Investor sentiment in Germany rebounded in November after seven consecutive falls thanks to still resilient economic data from Europe's top economy, a leading survey said Tuesday.
The investor confidence index calculated by the ZEW economic institute rose to 10.4 points from just 1.9 points a month earlier, the think tank said in a statement.
"The outlook for the German economy is brightening towards the end of the year," said ZEW president Professor Clemens Fuest in a statement.
"Economic pessimism appears not to have increased after the terror attacks in Paris," he added, pointing to data received since Friday night's jihadist killings, the worst ever terror attacks on French soil.
"The currently high level of consumption in Germany, the recent decline in the external value of the euro, and the ongoing recovery in the United States are likely to bolster the robust development of the German economy."
For the survey, ZEW questions analysts and institutional investors about their current assessment of the economic situation in Germany, as well as their expectations for the coming months.
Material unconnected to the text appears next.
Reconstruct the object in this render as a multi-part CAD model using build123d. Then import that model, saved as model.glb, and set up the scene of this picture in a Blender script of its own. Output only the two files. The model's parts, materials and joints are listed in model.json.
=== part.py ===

The sub-index measuring financial market players' view of the current economic situation in Germany was largely unchanged, declining slightly by 0.8 points to 54.4 points, ZEW said.
Carsten Brzeski, chief economist at ING-DiBa, said the data was a sign of "some light at the end of the tunnel".
He said ahead of the next European Central Bank rate-setting meeting, "the hope for new ECB action in December and consequently a weaker euro have clearly improved investors' optimism".
The Germany economy was currently mainly consumption-driven, amid low global oil prices, Brzeski added.
"Consumers see their disposable income increasing and -- backed by strong employment figures, higher nominal wages and low interest rates -- are finally spending it," he wrote in a note.
"However, on the other hand, weaker demand from oil-exporting countries is clearly hurting German exporters and industrial production."
Jennifer McKeown of Capital Economics said the survey "shows that easing fears about the global environment led sentiment to improve in November and suggests that the Paris attacks have had little impact on sentiment so far".
But she said other data suggested "the recovery may be losing momentum" as the boosts from a weaker euro and low oil prices were fading.
"Meanwhile, there must be a risk that uncertainty surrounding the Paris attacks hits sentiment in the weeks or months ahead," wrote McKeown.